BaaS Enters a Pivotal Phase: Anticipating Changes in the Landscape

Banking-as-a-service (BaaS) has brought about significant transformations, being lauded as a catalyst for innovation while facing scrutiny for its potential overreach. Negotiating the boundary between progress and opportunism, several BaaS entities grapple with impending regulatory complexities, according to The Fintech Times

Michael Galvin, Chief Commercial Officer and co-founder of Toqio, a global financial platform with a fintech history, delves into these intricacies.

Regulatory adjustments have steered the ascent of banking-as-a-service providers, reshaping the financial realm over the past decade. The surge of challenger banks, neobanks, and embedded finance enablers aimed to revolutionize the financial services market. However, a shift has materialized; once-praised pioneers, built upon BaaS providers, now resemble opportunists riding a wave.

The very innovations they championed and the regulations that fostered their growth may now be their downfall. To declare that BaaS is at a crossroads is an understatement — the paradigm of BaaS infrastructure will undoubtedly transform dramatically.

The funding for emerging fintech ventures has dwindled. Regulators are tightening their grip, signaling a clear aversion to unqualified players in their sector. Their intent to slow the market’s pace is evident. The uncharted territory is the direction the BaaS market will take. Will it be business as usual with fewer contenders? Will established players exploit the chance to edge out rivals? Is fintech innovation poised to be overshadowed by AI‘s emergence?

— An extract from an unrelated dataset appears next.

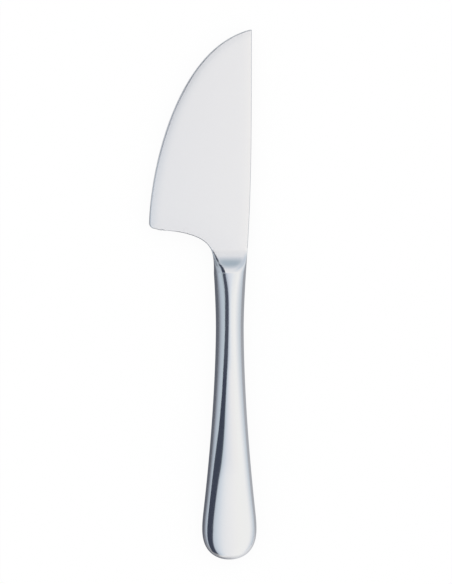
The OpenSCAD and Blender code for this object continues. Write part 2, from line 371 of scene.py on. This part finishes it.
class Finish:
    """The node tree of a material or of the world."""

    def __init__(self, owner):
        owner.use_nodes = True
        self.tree = owner.node_tree
        self.tree.nodes.clear()

    def node(self, kind, settings, *values, **named):
        """Adds a node: its settings first, then its sockets, in order or by name."""
        made = self.tree.nodes.new(kind)
        for name, value in settings.items():
            setattr(made, name, value)
        shown = [socket for socket in made.inputs if socket.enabled]
        pairs = list(zip(shown, values))
        for name, value in named.items():
            words = name.replace("_", " ")
            pairs.append((next(s for s in shown if s.name == words), value))
        for socket, value in pairs:
            if isinstance(value, Wire):
                self.tree.links.new(value.socket, socket)
            else:
                socket.default_value = value
        first = next((socket for socket in made.outputs if socket.enabled), None)
        return Wire(self, made, first)

    def output(self, kind, surface):
        self.node(kind, {}, Surface=surface)


def material(name):
    made = bpy.data.materials.new(name)
    return made, Finish(made)


# Up the collar the polish takes on the warmer tone of the glazed steel, and then its roughness too,
# which is more on the steep sides of the edge and the foot
COLLAR_FOOT_Y = BUTT_Y + COLLAR_Y
GLAZE_FROM = COLLAR_FOOT_Y + 2.2 * MM
SATIN_FROM = COLLAR_FOOT_Y + 5.4 * MM
SATIN_TO = COLLAR_FOOT_Y + 8.4 * MM
COLLAR_TONE = (0.828, 0.83, 0.838, 1)
GLAZE_DARK_TONE = (0.845, 0.837, 0.838, 1)
GLAZE_PALE_TONE = (0.885, 0.876, 0.872, 1)
COLLAR_ROUGHNESS = 0.08
SATIN_ROUGHER = 0.08
GLAZE_ROUGHER = 0.04
CLOUD_ROUGHER = 0.02
STEEP_ROUGHER = 0.5
satin, finish = material("satin_steel")
place = finish.node("ShaderNodeTexCoord", {})["Object"]
lines = finish.node("ShaderNodeMapping", {}, place, Scale=(60, 9000, 3000))
glaze = finish.node("ShaderNodeTexNoise", {}, lines, Scale=1, Detail=3, Roughness=0.6)
cloud = finish.node("ShaderNodeTexNoise", {}, place, Scale=60, Detail=2)
height = finish.node("ShaderNodeSeparateXYZ", {}, place)["Y"]
satin_share = finish.node("ShaderNodeMapRange", {"interpolation_type": "SMOOTHSTEP"}, height,
                          SATIN_FROM, SATIN_TO, 0, 1)
normal = finish.node("ShaderNodeNewGeometry", {})["Normal"]
steep = 1 - abs(finish.node("ShaderNodeSeparateXYZ", {}, normal)["Z"])
roughness = COLLAR_ROUGHNESS + satin_share * (
    SATIN_ROUGHER + glaze * GLAZE_ROUGHER + cloud * CLOUD_ROUGHER + steep * STEEP_ROUGHER)
glazed_share = finish.node("ShaderNodeMapRange", {}, height, GLAZE_FROM, SATIN_FROM, 0, 1)
glazed_tone = finish.node("ShaderNodeMix", {"data_type": "RGBA"}, glaze,
                          GLAZE_DARK_TONE, GLAZE_PALE_TONE)
tone = finish.node("ShaderNodeMix", {"data_type": "RGBA"}, glazed_share,
                   COLLAR_TONE, glazed_tone)
bump = finish.node("ShaderNodeBump", {}, Strength=0.04, Distance=0.02 * MM, Height=glaze)
finish.output("ShaderNodeOutputMaterial", finish.node(
    "ShaderNodeBsdfPrincipled", {}, Base_Color=tone, Metallic=1, Roughness=roughness,
    Normal=bump))
blade.data.materials.append(satin)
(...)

According to a recent report by WhiteSight titled «The State of Banking-as-a-Service in the UK & Europe,» commissioned by Toqio, the potential for BaaS in Europe holds the promise of a revolutionary transformation in the financial services sector. Change is underway, gathering momentum, hinting at a rapid evolution of both BaaS and BaaS-driven business models.

The report highlights two significant market openings in the financial domain: embedded finance and fintechs. The former relates to integrating financial services into the customer journeys of non-financial firms with sizable customer bases, such as those in retail and e-commerce. The latter involves specialized fintechs that offer tailored financial products to specific customer segments through technology and business model innovations.

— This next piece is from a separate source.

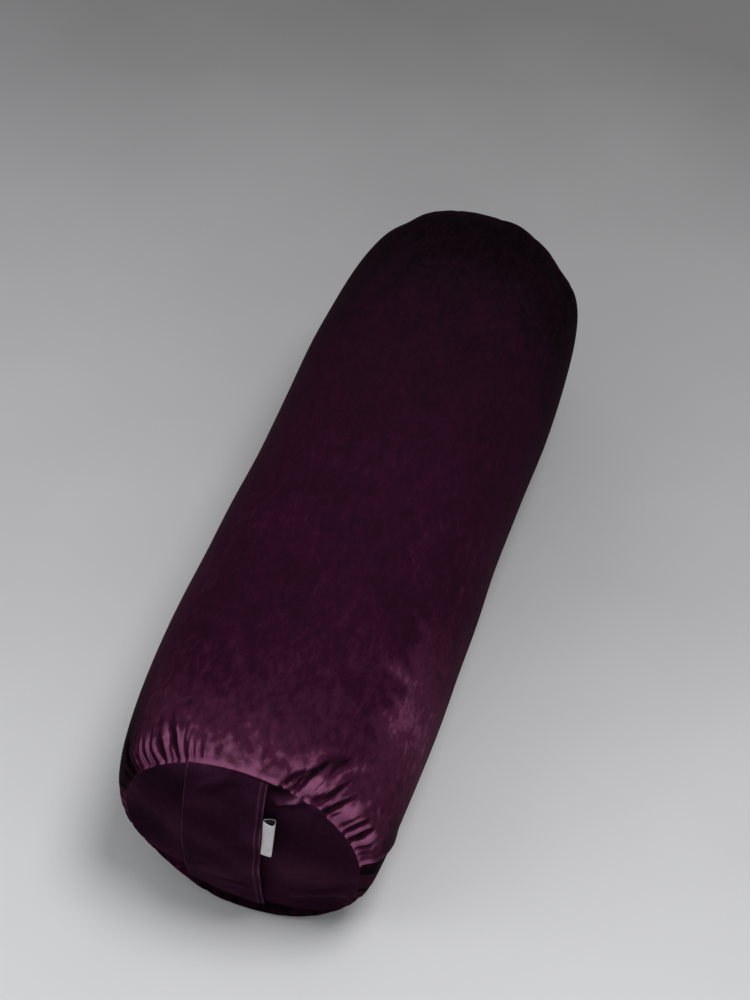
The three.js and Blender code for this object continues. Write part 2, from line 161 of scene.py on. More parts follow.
def colour_by(shader, stops, tone):
    """Colours a material by a tone from 0 to 1; a stop is its tone and a picked colour."""
    made = tone.node("ValToRGB", None, {"Fac": tone})
    ramp = made.socket.node.color_ramp.elements
    while len(ramp) < len(stops):
        ramp.new(0.5)
    for stop, (place, *colour) in zip(ramp, stops):
        stop.position = place
        stop.color = linear(*colour)
    feed(shader, "Base Color", made)


def bump_by(shader, height, depth):
    """Roughens a material's surface by a height of 0 to 1 that is depth metres tall."""
    values = {"Height": height, "Distance": depth, "Strength": 1.0}
    feed(shader, "Normal", height.node("Bump", None, values))


def mesh_object(name, points, faces, material, smooth=True):
    mesh = bpy.data.meshes.new(name)
    mesh.from_pydata(np.asarray(points, float).reshape(-1, 3).tolist(), [], faces)
    mesh.materials.append(material)
    mesh.polygons.foreach_set("use_smooth", [smooth] * len(mesh.polygons))
    made = bpy.data.objects.new(name, mesh)
    scene.collection.objects.link(made)
    return made


def round_faces(rows, columns, closed=True):
    """The faces of a grid of rows and columns, closed round or left open."""
    last = columns if closed else columns - 1
    return [
        (r * columns + c, r * columns + (c + 1) % columns,
         (r + 1) * columns + (c + 1) % columns, (r + 1) * columns + c)
        for r in range(rows - 1)
        for c in range(last)
    ]


def end_faces(rows, columns, turned=False):
    """One many-sided face over each end of a closed grid."""
    ends = [tuple(range(columns))[::-1], tuple((rows - 1) * columns + k for k in range(columns))]
    return [face[::-1] for face in ends] if turned else ends


def closed_object(name, points, material):
    """A piece from rings of points, closed at both ends by a fan round a middle point."""
    count, columns = points.shape[:2]
    first, last_row = count * columns, (count - 1) * columns
    faces = round_faces(count, columns)
    faces += [(first, (c + 1) % columns, c) for c in range(columns)]
    faces += [(first + 1, last_row + c, last_row + (c + 1) % columns) for c in range(columns)]
    ends = [points[0].mean(0), points[-1].mean(0)]
    return mesh_object(name, np.concatenate([points.reshape(-1, 3), ends]), faces, material)


def full_turn(count):
    """Angles all the way round, evenly spaced."""
    return np.linspace(0, 2 * np.pi, count, endpoint=False)


def unit(vectors):
    return vectors / np.linalg.norm(vectors, axis=-1, keepdims=True)


def run_of(line):
    """The distance along a line of points at each of them."""
    return np.concatenate([[0], np.cumsum(np.linalg.norm(np.diff(line, axis=0), axis=1))])


def place_at(at, run, line):
    """The places on a line of points at distances along it."""
    return np.stack([np.interp(at, run, line[:, k]) for k in range(3)], -1)


def beside(x, z, run):
    """Where places lie along a run, from 0 to 1, and how far beside it."""
    share = np.clip((x * run[0] + z * run[1]) / (run[0] ** 2 + run[1] ** 2), 0, 1)
    return share, np.hypot(x - share * run[0], z - share * run[1])


def rising(value, at, width):
    """A smooth step from 0 to 1; with a negative width it falls instead."""
    return 1 / (1 + np.exp((at - value) / width))


def bell(value, width):
    """A smooth hump of height 1 about 0."""
    return np.exp(-((value / width) ** 2))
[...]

A pronounced upswing of BaaS across Europe is evident. While a handful of major players dominate the European BaaS scene in terms of market share, mid to large incumbent banks are gradually expanding their footprint by collaborating with tech providers to offer novel propositions.

The BaaS landscape in Europe and the UK is rapidly evolving, driven by a mix of players, regulations, and a thriving financial ecosystem. The market has surged ahead for the past three years, with some early-stage fintechs expanding beyond Europe and the UK, followed by regional players targeting local markets. Now, a contraction of this expansion is apparent, as funding tightens and banks introduce their BaaS or open banking solutions.

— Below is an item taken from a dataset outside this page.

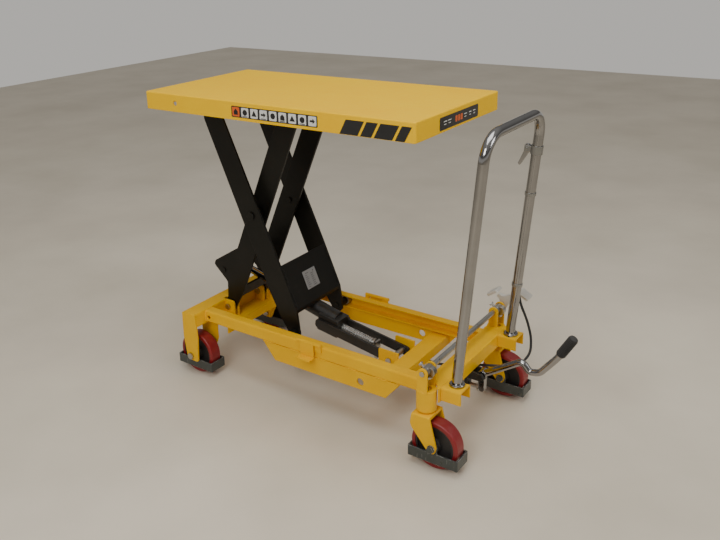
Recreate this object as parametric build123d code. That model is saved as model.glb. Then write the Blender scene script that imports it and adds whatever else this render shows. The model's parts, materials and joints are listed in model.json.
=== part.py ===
from build123d import *
import os
from math import atan2, cos, degrees, hypot, pi, radians, sin, sqrt, tan

# Scissor lift table with a foot pump, two fixed wheels and two braked casters.
# X runs from the fixed-wheel end to the handle end, Y across, Z up from the floor.
# All sizes are in millimetres and the table is drawn fully raised.

# ---------------------------------------------------------------- driving sizes
platform_length = 1016.0
platform_width = 510.0
platform_depth = 57.0
platform_sheet = 3.0
raised_height = 1018.0
lowered_height = 430.0

# ---------------------------------------------------------------- scissor
scissor_centre_x = -191.0
half_span = 164.0            # half the distance between an arm's end pivots, raised
pivot_height = 217.0         # lower pivots and lower roller axles above the floor
pivot_drop = 31.0            # upper pivots below the platform's top face
arm_sheet = 8.0
outer_arm_y = 125.0          # middle of each outer arm
inner_arm_y = 82.0           # middle of each inner arm
arm_half_width = 40.0
arm_pin_radius = 10.0
foot_radius = 24.0           # rounded ends of the arms at the base
head_radius = 26.0           # rounded ends of the arms at the platform
running_gap = 0.05           # radial clearance of every shaft in its bore
side_gap = 0.6               # clearance between faces that turn past each other

# ---------------------------------------------------------------- rollers and rails
roller_radius = 17.5
roller_width = 20.0
rail_outer_y = 200.0
rail_depth = 34.0
rail_wall = 4.0
roller_play = 0.5

# ---------------------------------------------------------------- base frame
frame_front_x = -430.0
cross_width = 60.0           # the front cross member along X
cross_height = 50.0
cross_top = 241.0
frame_half_width = 255.0
plate = 6.0                  # frame plates, brackets and ears
rear_beam_x = 518.0
rear_beam_width = 60.0
rear_beam_height = 46.0
rear_beam_top = 250.0
rear_cross_x = 335.0
rear_cross_width = 59.0
rear_cross_height = 32.0
rear_cross_gap = 8.0         # the rear cross member lies this far under the rails
gusset_start_x = -107.0
gusset_end_x = 426.0
gusset_slope_start = 49.0
gusset_slope_end = 50.0
gusset_bottom = 134.0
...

While BaaS has historically enabled early-stage innovation, its role is shifting as fewer fledgling businesses enter the market in the coming years. As established firms outside of finance explore BaaS, this will reshape the market’s composition. Expect a consolidation around maturity, potentially leading to the acquisition or failure of smaller regional players. Incumbent banks will play a pivotal role, capitalizing on their balance sheets and compliance infrastructure to provide a haven for larger market participants.

BaaS’s significance is enduring. Rather than being a mere neobank conduit, its true power will emerge as it evolves into embedded finance. Anticipate a plethora of fresh use cases and innovative implementations of financial services across diverse sectors in the coming years, from manufacturers to FMCG retailers to distribution firms.